_Task brief:_ Read the data and repeat it in full, exactly.
[BEGIN]
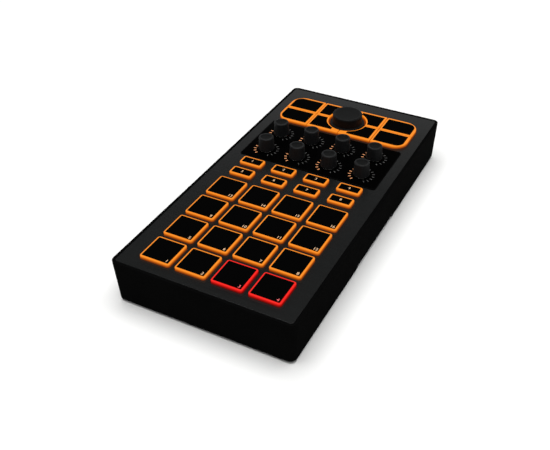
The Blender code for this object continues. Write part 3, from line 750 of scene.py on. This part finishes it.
def key_block(caps):
    """Centre and half sizes of the block that the eight function keys fill."""
    boxes = [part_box(node) for node in KEYS]
    low = Vector([min(box[0][axis] for box in boxes) for axis in range(3)])
    high = Vector([max(box[1][axis] for box in boxes) for axis in range(3)])
    return plan_of(low, high, caps.flange)


def make_cap(node, caps, outline, face, lit, film):
    """A lit cap and its black face. outline and face are plans, as functions of their growth."""
    low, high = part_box(node)
    flange_top = low.z + caps.flange_height
    cap_top = high.z - caps.step
    seat = cap_top - caps.step / 2
    panel_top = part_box("top_panel")[1].z
    sections = [
        (outline(caps.flange - caps.step), low.z),
        (outline(caps.flange), low.z + caps.step),
        (outline(caps.flange), flange_top - caps.step),
        (outline(caps.flange - caps.step), flange_top),
        (outline(0.0), flange_top),
        (outline(0.0), panel_top),
        (outline(0.0), (panel_top + cap_top - caps.edge) / 2),
    ]
    sections += [(outline(-inset), cap_top - caps.edge + rise) for inset, rise in quarter_round(caps.edge)]
    sections += [(face(caps.face_gap), cap_top), (face(caps.face_gap), seat)]
    body = new_piece(f"{node}_cap", lofted(sections), lit, CAP_SHARP)
    glow = body.data.attributes.new("lamp_share", "FLOAT", "POINT")
    for vertex, value in zip(body.data.vertices, glow.data):
        climb = (vertex.co.z - panel_top) / (cap_top - panel_top)
        value.value = caps.foot_glow + (1.0 - caps.foot_glow) * min(1.0, max(0.0, climb))
    attach(body, node, [node])

    film_edge = caps.step / 4
    rolled = quarter_round(film_edge)[1:]
    sections = [(face(0.0), seat + caps.face_gap), (face(0.0), high.z - film_edge)]
    sections += [(face(-inset), high.z - film_edge + rise) for inset, rise in rolled]
    attach(new_piece(f"{node}_face", lofted(sections), film, CAP_SHARP), node)


def make_number(node, text, height, where, finish, caps):
    """A number let into a black face. where is its middle."""
    name = f"{node}_number"
    digits = bpy.data.curves.new(name, "FONT")
    digits.body = text
    digits.align_x = "CENTER"
    digits.align_y = "CENTER"
    digits.size = height / DIGIT_SHARE
    digits.extrude = caps.face_gap / 2
    digits.resolution_u = 3
    letters = put_in_scene(name, digits)
    mesh = plain_mesh(letters)
    bpy.data.objects.remove(letters)
    mesh.transform(Matrix.Translation((where[0], where[1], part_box(node)[1].z)))
    mesh.materials.clear()
    mesh.materials.append(finish)
    attach(put_in_scene(name, mesh), node)


class DRUMPAD_OT_stage(bpy.types.Operator):
    """Pale floor, soft light and camera"""

    bl_idname = "drumpad.stage"
    bl_label = "Stage, light and camera"

    def execute(self, context):
        stage = context.scene.drum_stage
        paper, tree, shader = new_finish("matt_paper_white", stage.floor_colour, 0.9, specular=0.0)
        pulp = between(tree, grain_noise(tree, 60 * MM), shade(stage.floor_colour, 0.99), stage.floor_colour)
        tree.links.new(pulp, shader.inputs["Base Color"])
        half = stage.floor_size / 2
        floor = block(bmesh.new(), (-half, -half, -10 * MM), (half, half, 0.0))
        new_piece("floor", floor, paper)

        world = bpy.data.worlds.new("soft_studio")
        context.scene.world = world
        world.use_nodes = True
        tree = world.node_tree
        where = add_node(tree, "ShaderNodeTexCoord").outputs["Generated"]
        split = add_node(tree, "ShaderNodeSeparateXYZ", links={"Vector": where})
        band = add_node(tree, "ShaderNodeValToRGB", links={"Fac": split.outputs["Z"]})
        stops = band.color_ramp.elements
        stops[0].position, stops[1].position = SKY[0][0], SKY[-1][0]
        for height, _ in SKY[1:-1]:
            stops.new(height)
        for stop, (_, level) in zip(stops, SKY):
            stop.color = (level, level, level, 1.0)
        backdrop = tree.nodes["Background"]
        tree.links.new(band.outputs["Color"], backdrop.inputs["Color"])
        backdrop.inputs["Strength"].default_value = stage.sky_strength

        light = bpy.data.lights.new("softbox", "AREA")
        light.shape = "SQUARE"
        light.size = stage.softbox_size
        light.energy = stage.softbox_power
        put_in_scene("softbox", light).location = (0.0, 0.0, stage.softbox_height)

        lens = bpy.data.cameras.new("camera")
        lens.lens = stage.lens
        lens.sensor_width = 36.0
        lens.shift_x, lens.shift_y = stage.shift
        lens.clip_start = 10 * MM
        camera = put_in_scene("camera", lens)
        camera.location = stage.camera_place
        camera.rotation_euler = stage.camera_turn
        context.scene.camera = camera
        context.scene.view_settings.view_transform = "Standard"
        return {"FINISHED"}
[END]
_Exercise response:_
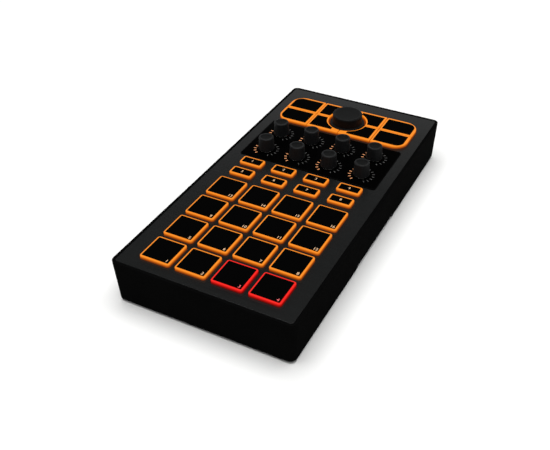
The Blender code for this object continues. Write part 3, from line 750 of scene.py on. This part finishes it.
def key_block(caps):
    """Centre and half sizes of the block that the eight function keys fill."""
    boxes = [part_box(node) for node in KEYS]
    low = Vector([min(box[0][axis] for box in boxes) for axis in range(3)])
    high = Vector([max(box[1][axis] for box in boxes) for axis in range(3)])
    return plan_of(low, high, caps.flange)


def make_cap(node, caps, outline, face, lit, film):
    """A lit cap and its black face. outline and face are plans, as functions of their growth."""
    low, high = part_box(node)
    flange_top = low.z + caps.flange_height
    cap_top = high.z - caps.step
    seat = cap_top - caps.step / 2
    panel_top = part_box("top_panel")[1].z
    sections = [
        (outline(caps.flange - caps.step), low.z),
        (outline(caps.flange), low.z + caps.step),
        (outline(caps.flange), flange_top - caps.step),
        (outline(caps.flange - caps.step), flange_top),
        (outline(0.0), flange_top),
        (outline(0.0), panel_top),
        (outline(0.0), (panel_top + cap_top - caps.edge) / 2),
    ]
    sections += [(outline(-inset), cap_top - caps.edge + rise) for inset, rise in quarter_round(caps.edge)]
    sections += [(face(caps.face_gap), cap_top), (face(caps.face_gap), seat)]
    body = new_piece(f"{node}_cap", lofted(sections), lit, CAP_SHARP)
    glow = body.data.attributes.new("lamp_share", "FLOAT", "POINT")
    for vertex, value in zip(body.data.vertices, glow.data):
        climb = (vertex.co.z - panel_top) / (cap_top - panel_top)
        value.value = caps.foot_glow + (1.0 - caps.foot_glow) * min(1.0, max(0.0, climb))
    attach(body, node, [node])

    film_edge = caps.step / 4
    rolled = quarter_round(film_edge)[1:]
    sections = [(face(0.0), seat + caps.face_gap), (face(0.0), high.z - film_edge)]
    sections += [(face(-inset), high.z - film_edge + rise) for inset, rise in rolled]
    attach(new_piece(f"{node}_face", lofted(sections), film, CAP_SHARP), node)


def make_number(node, text, height, where, finish, caps):
    """A number let into a black face. where is its middle."""
    name = f"{node}_number"
    digits = bpy.data.curves.new(name, "FONT")
    digits.body = text
    digits.align_x = "CENTER"
    digits.align_y = "CENTER"
    digits.size = height / DIGIT_SHARE
    digits.extrude = caps.face_gap / 2
    digits.resolution_u = 3
    letters = put_in_scene(name, digits)
    mesh = plain_mesh(letters)
    bpy.data.objects.remove(letters)
    mesh.transform(Matrix.Translation((where[0], where[1], part_box(node)[1].z)))
    mesh.materials.clear()
    mesh.materials.append(finish)
    attach(put_in_scene(name, mesh), node)


class DRUMPAD_OT_stage(bpy.types.Operator):
    """Pale floor, soft light and camera"""

    bl_idname = "drumpad.stage"
    bl_label = "Stage, light and camera"

    def execute(self, context):
        stage = context.scene.drum_stage
        paper, tree, shader = new_finish("matt_paper_white", stage.floor_colour, 0.9, specular=0.0)
        pulp = between(tree, grain_noise(tree, 60 * MM), shade(stage.floor_colour, 0.99), stage.floor_colour)
        tree.links.new(pulp, shader.inputs["Base Color"])
        half = stage.floor_size / 2
        floor = block(bmesh.new(), (-half, -half, -10 * MM), (half, half, 0.0))
        new_piece("floor", floor, paper)

        world = bpy.data.worlds.new("soft_studio")
        context.scene.world = world
        world.use_nodes = True
        tree = world.node_tree
        where = add_node(tree, "ShaderNodeTexCoord").outputs["Generated"]
        split = add_node(tree, "ShaderNodeSeparateXYZ", links={"Vector": where})
        band = add_node(tree, "ShaderNodeValToRGB", links={"Fac": split.outputs["Z"]})
        stops = band.color_ramp.elements
        stops[0].position, stops[1].position = SKY[0][0], SKY[-1][0]
        for height, _ in SKY[1:-1]:
            stops.new(height)
        for stop, (_, level) in zip(stops, SKY):
            stop.color = (level, level, level, 1.0)
        backdrop = tree.nodes["Background"]
        tree.links.new(band.outputs["Color"], backdrop.inputs["Color"])
        backdrop.inputs["Strength"].default_value = stage.sky_strength

        light = bpy.data.lights.new("softbox", "AREA")
        light.shape = "SQUARE"
        light.size = stage.softbox_size
        light.energy = stage.softbox_power
        put_in_scene("softbox", light).location = (0.0, 0.0, stage.softbox_height)

        lens = bpy.data.cameras.new("camera")
        lens.lens = stage.lens
        lens.sensor_width = 36.0
        lens.shift_x, lens.shift_y = stage.shift
        lens.clip_start = 10 * MM
        camera = put_in_scene("camera", lens)
        camera.location = stage.camera_place
        camera.rotation_euler = stage.camera_turn
        context.scene.camera = camera
        context.scene.view_settings.view_transform = "Standard"
        return {"FINISHED"}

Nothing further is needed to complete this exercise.